Awal Agustus kemarin, PA 212 menggelar Ijtimak Ulama IV yang menghasilkan empat poin pertimbangan dan delapan poin rekomendasi. Salah satunya meminta umat Islam untuk sama-sama mewujudkan Negara Kesatuan Republik Indonesia (NKRI) bersyariah. Pada poin pertimbangan, Ijtimak Ulama IV menyebut seluruh ulama menyepakati penegakan khilafah adalah kewajiban agama Islam.
Peristiwa ini menimbulkan berbagai respon yang beragam. Mahfud MD misalnya, mengatakan bahwa slogan NKRI bersyariah itu berlebihan. Pasalnya, Indonesia sendiri sudah bersyariah dengan Pancasila nya. Ibarat memasang logo "Menjual Ikan" di pasar ikan.
Begitu pula Menteri Pertahanan Ryamizard Ryacudu. Menurutnya, Indonesia bersyariah itu sudah ada pada sila ke satu Pancasila Ketuhanan yang Maha Esa. Pancasila sudah menjadi kesepakatan bersama antara kelompok nasionalis, kelompok Islam, dan kelompok kebangsaan.
Namun, Ketua PA 212 Haikal Hassan menjelaskan rumusan NKRI syariah yang tertuang dalam Ijtima Ulama IV hanya istilah. Pancasila dan UUD 1945 tetap sebagai dasar negara yang sah.
"Itu cuma istilah. Jangan jadi mentang-mentang NKRI bersyariah terus Pancasila hilang gitu, ya enggak. UUD 45 ilang? Ya enggaklah," kata Haikal usai menghadiri acara silaturahim dan dialog tokoh bangsa tentang Pancasila di Jakarta.

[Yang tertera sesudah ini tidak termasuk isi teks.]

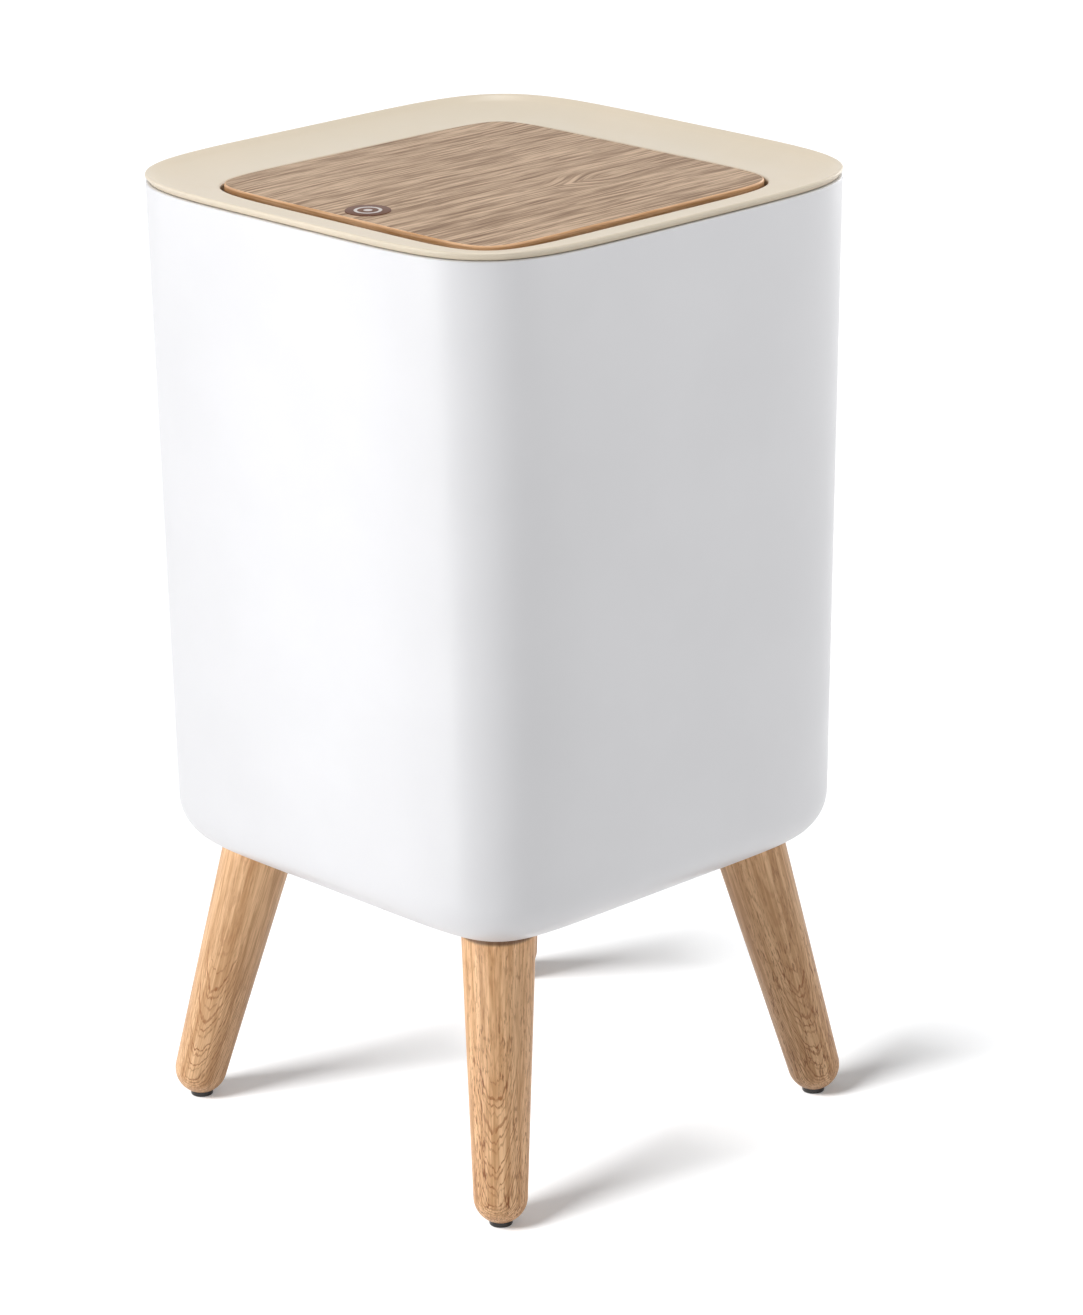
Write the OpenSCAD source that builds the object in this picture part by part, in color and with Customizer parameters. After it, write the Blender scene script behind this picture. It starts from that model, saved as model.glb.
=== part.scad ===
// Push-top bin: tapered body on four splayed wooden legs, dished lid frame, sprung flap.
// Millimetres. The floor is z = 0, the front of the bin faces -Y.

/* [Overall] */
// Height of the lid's rim above the floor
total_h = 374; // [370:0.5:378]
// Underside of the body above the floor
body_floor_z = 108.6; // [106:0.2:112]

/* [Body] */
// Half width of the body at its mouth
body_top_half = 105.2; // [104.8:0.1:106]
// Half width of the body just above its bottom rounding
body_low_half = 99.8; // [98:0.2:102]
// Radius of the rounding round the bottom
bottom_round = 19.6; // [16:0.4:22]
// Wall thickness
body_wall = 2.6; // [2.2:0.1:3]

/* [Legs] */
// Distance of each leg's axis from the centre at the body's underside
leg_top_d = 94.4; // [90:0.2:97]
// Distance of each leg's axis from the centre at the floor
leg_floor_d = 124.2; // [118:0.2:130]
// Radius of a leg at the body's underside
leg_top_r = 14.1; // [13.5:0.1:15]
// Radius a leg's taper would have at the floor
leg_floor_r = 9.8; // [9.2:0.1:10.6]
// Radius of the black glides
pad_r = 4.4; // [4:0.1:5]
// Thickness of the black glides
pad_t = 2; // [1.6:0.1:2.4]

/* [Lid] */
// Half width of the lid's rim
lid_half = 105; // [104.6:0.1:105.4]
// Half width of the flap opening at its lip
opening_half = 79.8; // [79.6:0.1:80.4]
// Height of the lip of the flap opening
lip_z = 368.3; // [368:0.1:368.6]

/* [Flap] */
// Half width of the wood-look panel
panel_half = 76.4; // [76:0.1:76.6]
// Top face of the panel
panel_top_z = 369.3; // [369.2:0.1:369.5]
// Diameter of the badge
badge_d = 17; // [14:0.5:20]

/* [Hidden] */

// Gap that touching faces of different pieces keep
fit = 0.05;
// Amount a cutting tool runs past the face it cuts
past = 1;

// Outlines: rounded squares, each given by its half width and by the distance from the
// centre to its corner along the diagonal
outline_points = 72;
// Below 1 this draws the points of an outline closer together at its corners
corner_crowding = 0.6;

function corner_power(half, reach) = ln(2) / ln(half * sqrt(2) / reach);

function crowded(v) = sign(v) * pow(abs(v), corner_crowding);

function outline(half, reach) = [
    for (i = [0 : outline_points - 1])
        let (
            turn = 360 * i / outline_points,
            x = crowded(cos(turn)),
            y = crowded(sin(turn)),
            power = corner_power(half, reach),
            spread = pow(pow(abs(x), power) + pow(abs(y), power), 1 / power)
        )
        [half * x / spread, half * y / spread]
];

function ring_at(half, reach, z) = [for (p = outline(half, reach)) [p[0], p[1], z]];

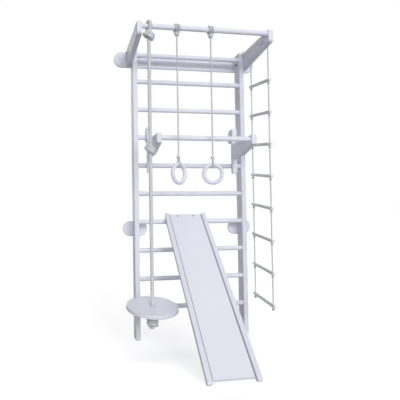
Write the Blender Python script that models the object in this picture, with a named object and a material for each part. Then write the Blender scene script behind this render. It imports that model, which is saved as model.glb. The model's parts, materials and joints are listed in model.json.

Tidak bakunya Ide bersyariah.
Fenomena sekelompok masyarakat yang menawarkan ide tentang keislaman kepada konsep bernegara bukan sesuatu yang baru. Namun, ide dan konsep yang ditawarkan sangat beragam oleh masing-masing kelompok.
Ada yang memutuskan untuk menjadi partai politik dan mewarnai kehidupan bernegara melalui legislatif, tanpa menyentuh konsep dasar. Ada yang bermanuver di luar partai seperti Ijtima' Ulama kemarin yang juga mencetuskan NKRI bersyariah dengan segala macam usulannya. Ada pula yang lebih ekstrim lagi, yaitu dengan cara mengganti dasar negara seperti ide-ide yang selama ini ditawarkan oleh HTI.
Menjadi negara agama pada era ini bukan sesuatu yang populer. Negara-negara di dunia pada umumnya adalah negara sekuler. Negara yang memiliki satu agama resmi bisa dihitung dengan jari.
Malaysia, Pakistan, dan Mesir misalnya, sekalipun memiliki satu agama resmi, Islam, namun ketiganya memiliki konstitusi sendiri dan tidak berdasarkan kitab suci.
Arab Saudi dan Brunei, sekalipun keduanya dua dari sedikit negara yang Rajanya memiliki kekuasaan absolut, sejauh ini hanya Arab Saudi yang secara terang-terangan menyatakan bahwa konstitusi negaranya adalah kitab suci Al-Quran.